▶ _What needs to be done_
Identify the lines that include the word "FreeCAD", then copy all of them.

▶ _Extracted entries_
-- START --

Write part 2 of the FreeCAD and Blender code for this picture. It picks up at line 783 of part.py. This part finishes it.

-- END --
-- START --

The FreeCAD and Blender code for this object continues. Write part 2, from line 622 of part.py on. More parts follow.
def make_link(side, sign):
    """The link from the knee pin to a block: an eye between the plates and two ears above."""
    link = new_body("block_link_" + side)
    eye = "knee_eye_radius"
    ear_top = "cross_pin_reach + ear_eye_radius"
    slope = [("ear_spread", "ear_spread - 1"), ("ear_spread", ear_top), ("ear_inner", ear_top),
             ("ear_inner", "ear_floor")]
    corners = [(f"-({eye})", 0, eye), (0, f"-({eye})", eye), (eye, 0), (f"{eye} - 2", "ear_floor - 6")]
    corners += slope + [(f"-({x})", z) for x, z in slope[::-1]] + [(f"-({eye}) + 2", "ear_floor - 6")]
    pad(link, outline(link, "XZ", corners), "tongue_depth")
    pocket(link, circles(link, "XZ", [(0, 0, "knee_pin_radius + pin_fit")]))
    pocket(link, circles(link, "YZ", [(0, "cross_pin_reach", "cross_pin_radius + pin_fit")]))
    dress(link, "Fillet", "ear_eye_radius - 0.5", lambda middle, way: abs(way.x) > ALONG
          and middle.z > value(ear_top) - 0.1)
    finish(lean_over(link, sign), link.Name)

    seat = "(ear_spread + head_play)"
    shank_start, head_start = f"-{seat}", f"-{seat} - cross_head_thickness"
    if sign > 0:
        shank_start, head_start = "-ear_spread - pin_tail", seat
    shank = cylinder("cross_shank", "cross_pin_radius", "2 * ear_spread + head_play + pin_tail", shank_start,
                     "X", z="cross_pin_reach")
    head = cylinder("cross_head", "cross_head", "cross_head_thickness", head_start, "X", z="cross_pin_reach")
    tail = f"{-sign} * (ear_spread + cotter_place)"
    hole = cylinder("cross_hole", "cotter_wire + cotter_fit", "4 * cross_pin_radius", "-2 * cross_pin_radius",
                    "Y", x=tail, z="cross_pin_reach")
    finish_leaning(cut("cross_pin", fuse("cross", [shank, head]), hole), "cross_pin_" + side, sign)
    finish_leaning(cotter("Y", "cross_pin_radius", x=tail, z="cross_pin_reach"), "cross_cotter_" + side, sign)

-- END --

▶ _Full response_
Write part 2 of the FreeCAD and Blender code for this picture. It picks up at line 783 of part.py. This part finishes it.
The FreeCAD and Blender code for this object continues. Write part 2, from line 622 of part.py on. More parts follow.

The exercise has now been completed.